### RECORDS FOR THE EXERCISE ###
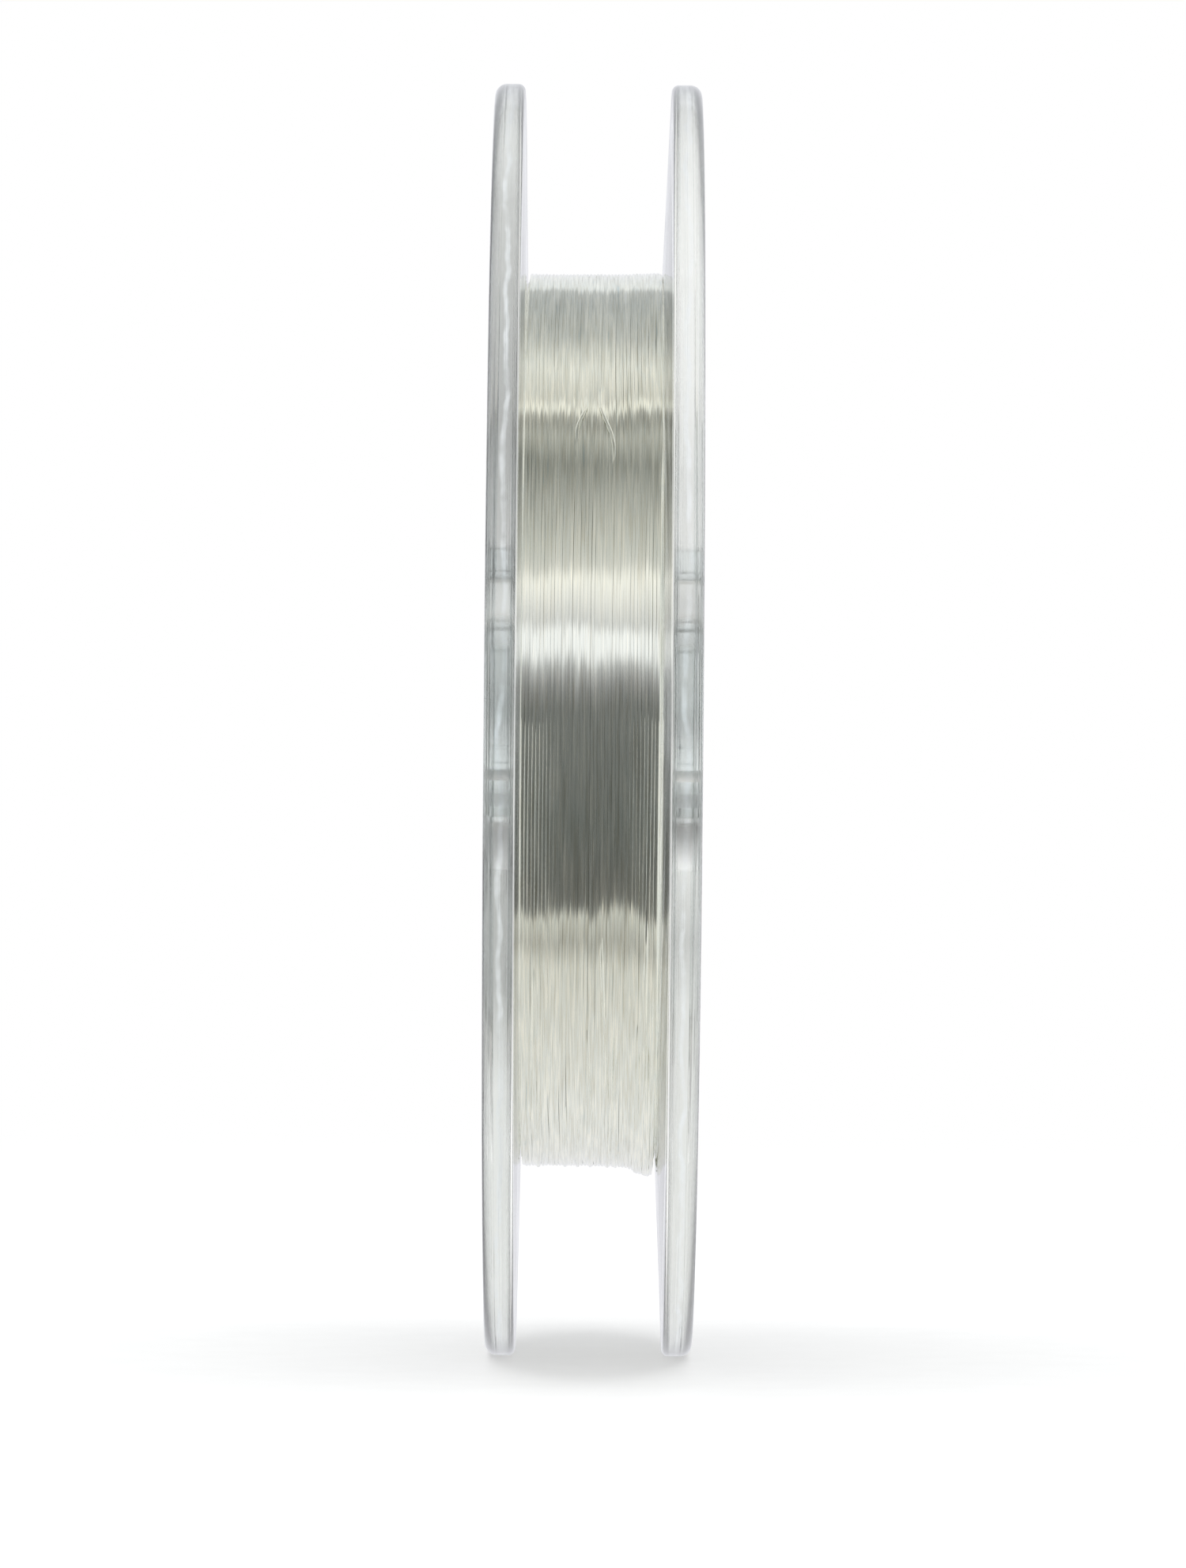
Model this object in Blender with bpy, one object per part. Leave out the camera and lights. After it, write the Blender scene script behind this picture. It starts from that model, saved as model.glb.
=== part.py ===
"""Small clear spool of fine monofilament line.

Frame: metres, +Z up, the spool stands on the rims of its two flanges. Its axis is Y and the origin is the
centre of the bore, so the left flange is at -Y and the right one at +Y. Every round piece is a polygon whose
flats lie at the stated radius, and one flat faces straight down.
"""

import math

import bmesh
import bpy
from mathutils import Matrix, Vector

MM = 0.001

# Whole spool
FLANGE_RADIUS = 34.0 * MM
HALF_WIDTH = 5.5 * MM
SEGMENTS = 60
FACET = 2 * math.pi / SEGMENTS

# Flange: rim, web and the boss round the hub tube
RIM_THICKNESS = 1.58 * MM
RIM_INNER_RADIUS = 0.35 * MM
RIM_OUTER_RADIUS = 0.95 * MM
RIM_BAND = 2.2 * MM
RECESS_DEPTH = 0.5 * MM
RECESS_SLOPE = 0.4 * MM
LEFT_FACE_DRAFT = 0.3 * MM
RIGHT_FACE_DRAFT = 0.7 * MM
BOSS_RADIUS = 7.2 * MM

# Hub core: axle tube, web, ribs and winding drum
BORE_RADIUS = 4.0 * MM
TUBE_RADIUS = 5.5 * MM
SHOULDER_RADIUS = 6.3 * MM
TUBE_CHAMFER = 0.3 * MM
DRUM_RADIUS = 17.5 * MM
DRUM_WALL = 1.5 * MM
TONGUE_WIDTH = 0.8 * MM
TONGUE_LENGTH = 0.5 * MM
HUB_WEB_THICKNESS = 1.2 * MM
RIB_COUNT = 6
RIB_THICKNESS = 1.0 * MM
RIB_HALF_WIDTH = 3.1 * MM
KEY_COUNT = 3
KEY_WIDTH = 1.6 * MM
KEY_HEIGHT = 0.8 * MM
ANCHOR_HOLE_RADIUS = 0.6 * MM
ANCHOR_HOLE_Y = 2.0 * MM
ANCHOR_HOLE_FACET = 4

# Assembly gaps between pieces that are pressed or wound together
FIT_GAP = 0.05 * MM
GROOVE_GAP = 0.1 * MM

# Wound line: layers of 0.18 mm line between the drum and this outer radius
WINDING_RADIUS = 23.88 * MM
WINDING_DISH = 0.1 * MM
WINDING_TILT = 0.05 * MM
WINDING_SHOULDER = 0.15 * MM
WINDING_STEPS = 6
WINDING_INNER_GAP = 0.25 * MM
LEFT_END_GAP = 0.12 * MM
RIGHT_END_GAP = 0.06 * MM

# Tapes and labels
TAPE_THICKNESS = 0.1 * MM
START_TAPE_HALF_WIDTH = 2.5 * MM
START_TAPE_FACETS = (5, 14)
END_TAPE_HALF_WIDTH = 3.0 * MM
END_TAPE_FACETS = (26, 33)
END_TAPE_STEPS = 4
LABEL_THICKNESS = 0.12 * MM
LABEL_HOLE_RADIUS = 7.6 * MM
LEFT_LABEL_RADIUS = 19.0 * MM
RIGHT_LABEL_RADIUS = 12.5 * MM

# Worked out from the above
RIM_FACE_Y = HALF_WIDTH - RIM_THICKNESS
LEFT_HUB_FACE_Y = RIM_FACE_Y - LEFT_FACE_DRAFT
RIGHT_HUB_FACE_Y = RIM_FACE_Y - RIGHT_FACE_DRAFT
WEB_FACE_Y = HALF_WIDTH - RECESS_DEPTH
TUBE_HOLE_RADIUS = TUBE_RADIUS + FIT_GAP


def clear_scene():
    for obj in list(bpy.data.objects):
        bpy.data.objects.remove(obj, do_unlink=True)


def make_material(name, color, roughness, alpha=1.0):
    material = bpy.data.materials.new(name)
    material.use_nodes = True
    shader = material.node_tree.nodes["Principled BSDF"]
    shader.inputs["Base Color"].default_value = (*color, 1.0)
    shader.inputs["Roughness"].default_value = roughness
    shader.inputs["Metallic"].default_value = 0.0
    shader.inputs["Alpha"].default_value = alpha
    return material


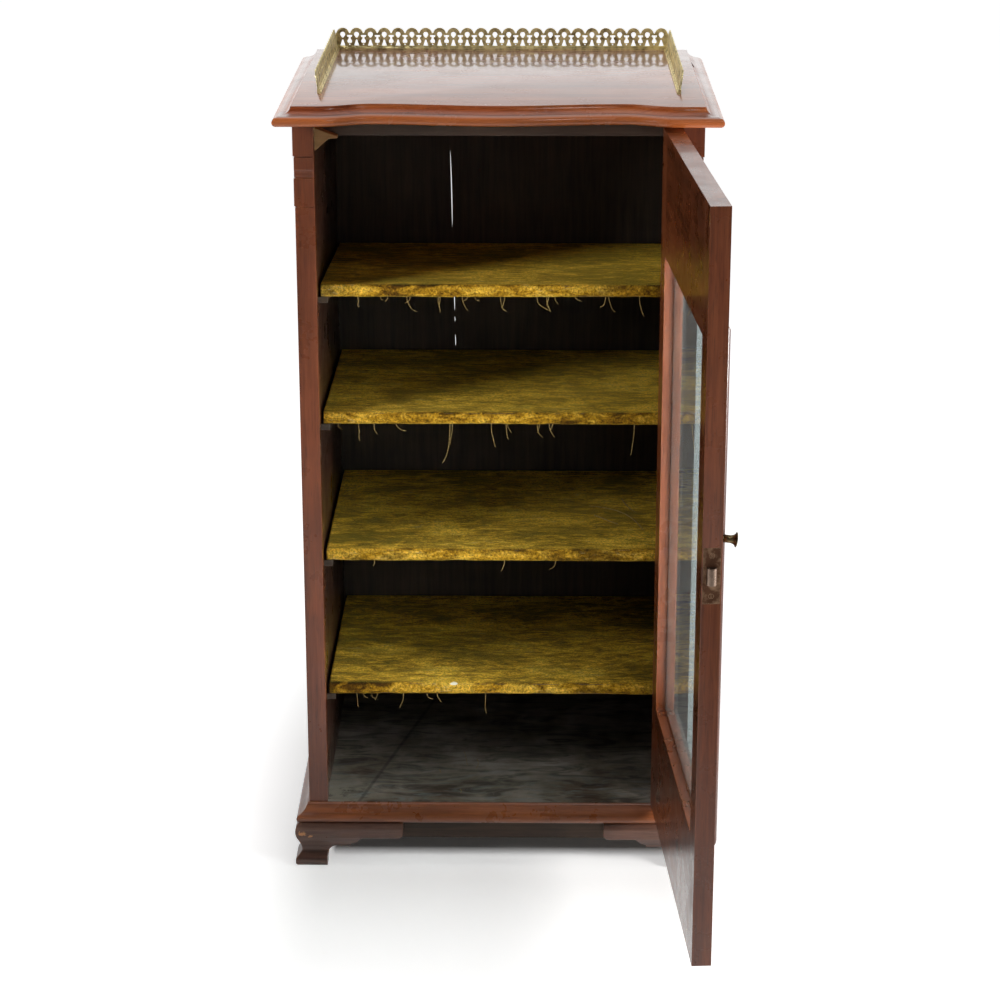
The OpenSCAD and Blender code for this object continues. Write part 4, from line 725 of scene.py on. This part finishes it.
###
* **YOUR OBJECTIVE**: Return every record, word for word.

* **THE COMPLETED TASK**:
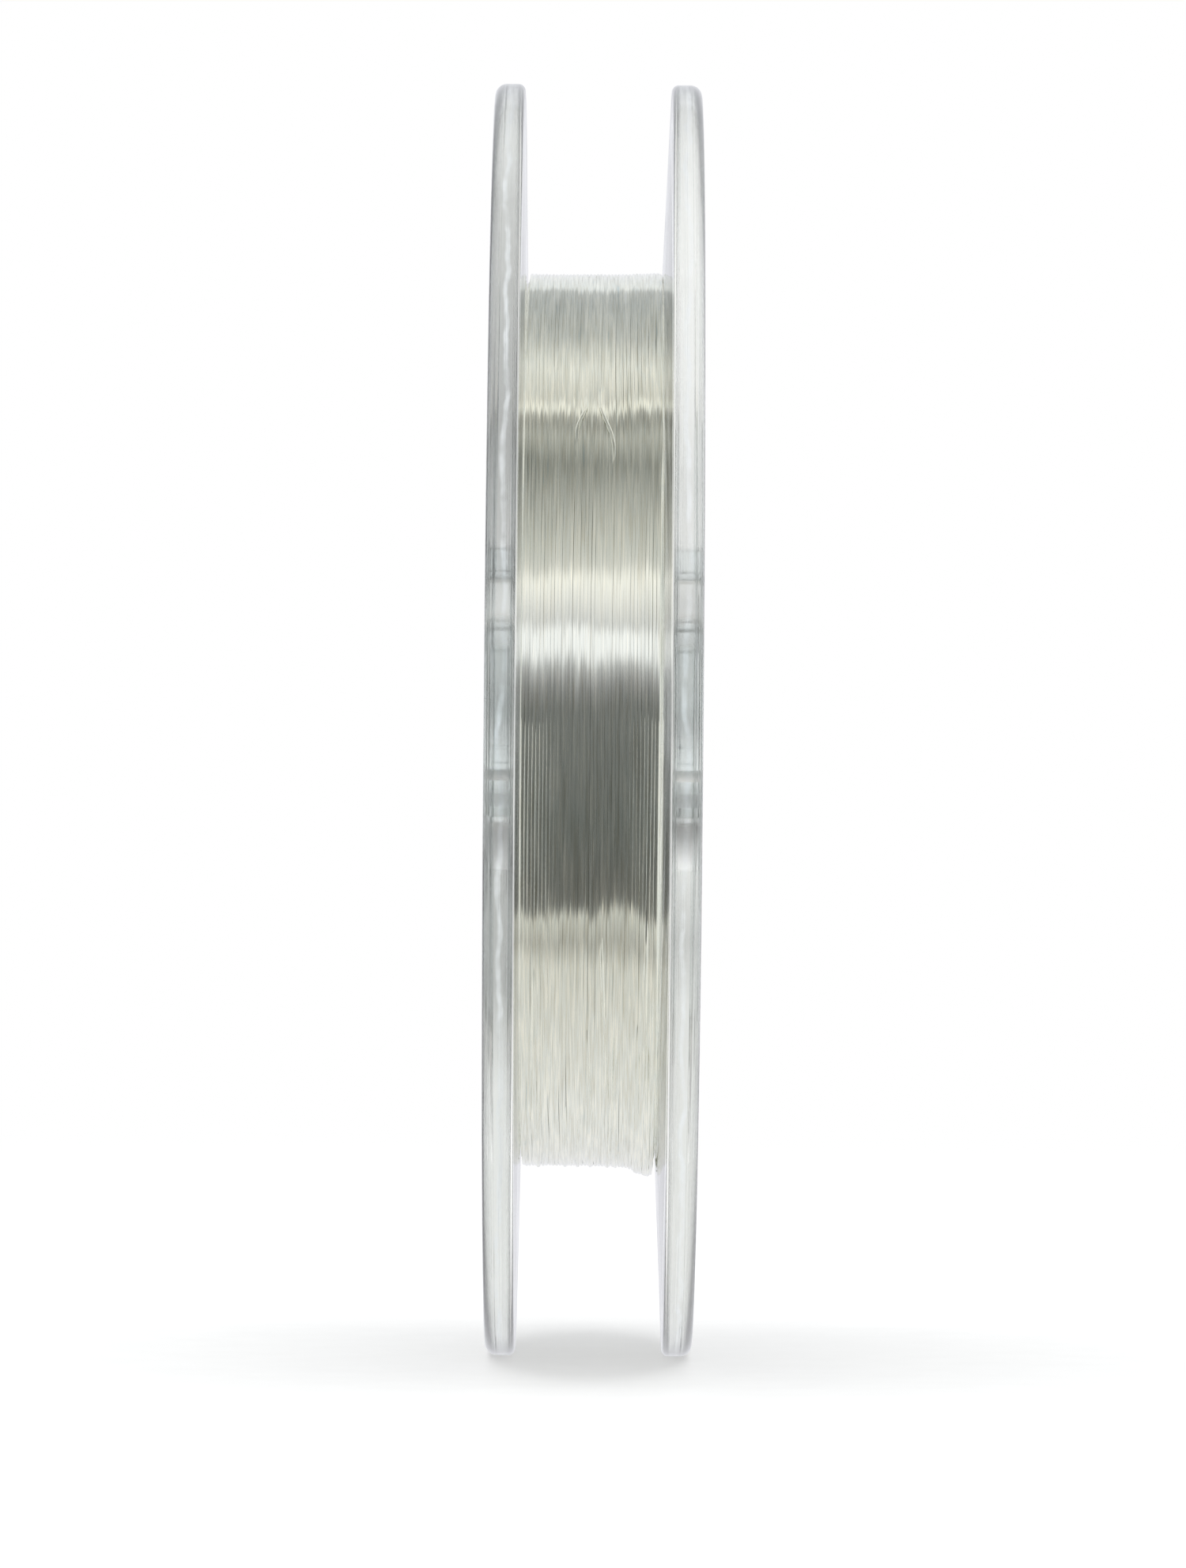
Model this object in Blender with bpy, one object per part. Leave out the camera and lights. After it, write the Blender scene script behind this picture. It starts from that model, saved as model.glb.
=== part.py ===
"""Small clear spool of fine monofilament line.

Frame: metres, +Z up, the spool stands on the rims of its two flanges. Its axis is Y and the origin is the
centre of the bore, so the left flange is at -Y and the right one at +Y. Every round piece is a polygon whose
flats lie at the stated radius, and one flat faces straight down.
"""

import math

import bmesh
import bpy
from mathutils import Matrix, Vector

MM = 0.001

# Whole spool
FLANGE_RADIUS = 34.0 * MM
HALF_WIDTH = 5.5 * MM
SEGMENTS = 60
FACET = 2 * math.pi / SEGMENTS

# Flange: rim, web and the boss round the hub tube
RIM_THICKNESS = 1.58 * MM
RIM_INNER_RADIUS = 0.35 * MM
RIM_OUTER_RADIUS = 0.95 * MM
RIM_BAND = 2.2 * MM
RECESS_DEPTH = 0.5 * MM
RECESS_SLOPE = 0.4 * MM
LEFT_FACE_DRAFT = 0.3 * MM
RIGHT_FACE_DRAFT = 0.7 * MM
BOSS_RADIUS = 7.2 * MM

# Hub core: axle tube, web, ribs and winding drum
BORE_RADIUS = 4.0 * MM
TUBE_RADIUS = 5.5 * MM
SHOULDER_RADIUS = 6.3 * MM
TUBE_CHAMFER = 0.3 * MM
DRUM_RADIUS = 17.5 * MM
DRUM_WALL = 1.5 * MM
TONGUE_WIDTH = 0.8 * MM
TONGUE_LENGTH = 0.5 * MM
HUB_WEB_THICKNESS = 1.2 * MM
RIB_COUNT = 6
RIB_THICKNESS = 1.0 * MM
RIB_HALF_WIDTH = 3.1 * MM
KEY_COUNT = 3
KEY_WIDTH = 1.6 * MM
KEY_HEIGHT = 0.8 * MM
ANCHOR_HOLE_RADIUS = 0.6 * MM
ANCHOR_HOLE_Y = 2.0 * MM
ANCHOR_HOLE_FACET = 4

# Assembly gaps between pieces that are pressed or wound together
FIT_GAP = 0.05 * MM
GROOVE_GAP = 0.1 * MM

# Wound line: layers of 0.18 mm line between the drum and this outer radius
WINDING_RADIUS = 23.88 * MM
WINDING_DISH = 0.1 * MM
WINDING_TILT = 0.05 * MM
WINDING_SHOULDER = 0.15 * MM
WINDING_STEPS = 6
WINDING_INNER_GAP = 0.25 * MM
LEFT_END_GAP = 0.12 * MM
RIGHT_END_GAP = 0.06 * MM

# Tapes and labels
TAPE_THICKNESS = 0.1 * MM
START_TAPE_HALF_WIDTH = 2.5 * MM
START_TAPE_FACETS = (5, 14)
END_TAPE_HALF_WIDTH = 3.0 * MM
END_TAPE_FACETS = (26, 33)
END_TAPE_STEPS = 4
LABEL_THICKNESS = 0.12 * MM
LABEL_HOLE_RADIUS = 7.6 * MM
LEFT_LABEL_RADIUS = 19.0 * MM
RIGHT_LABEL_RADIUS = 12.5 * MM

# Worked out from the above
RIM_FACE_Y = HALF_WIDTH - RIM_THICKNESS
LEFT_HUB_FACE_Y = RIM_FACE_Y - LEFT_FACE_DRAFT
RIGHT_HUB_FACE_Y = RIM_FACE_Y - RIGHT_FACE_DRAFT
WEB_FACE_Y = HALF_WIDTH - RECESS_DEPTH
TUBE_HOLE_RADIUS = TUBE_RADIUS + FIT_GAP


def clear_scene():
    for obj in list(bpy.data.objects):
        bpy.data.objects.remove(obj, do_unlink=True)


def make_material(name, color, roughness, alpha=1.0):
    material = bpy.data.materials.new(name)
    material.use_nodes = True
    shader = material.node_tree.nodes["Principled BSDF"]
    shader.inputs["Base Color"].default_value = (*color, 1.0)
    shader.inputs["Roughness"].default_value = roughness
    shader.inputs["Metallic"].default_value = 0.0
    shader.inputs["Alpha"].default_value = alpha
    return material


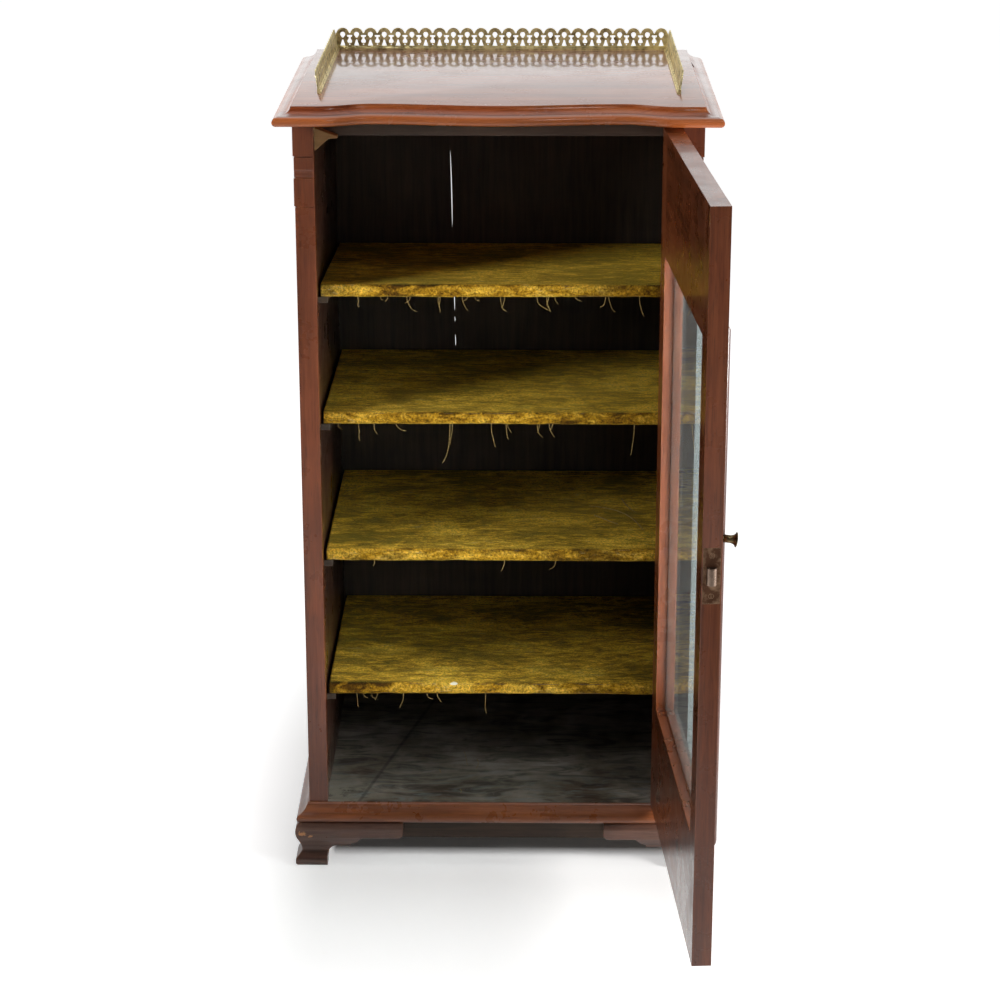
The OpenSCAD and Blender code for this object continues. Write part 4, from line 725 of scene.py on. This part finishes it.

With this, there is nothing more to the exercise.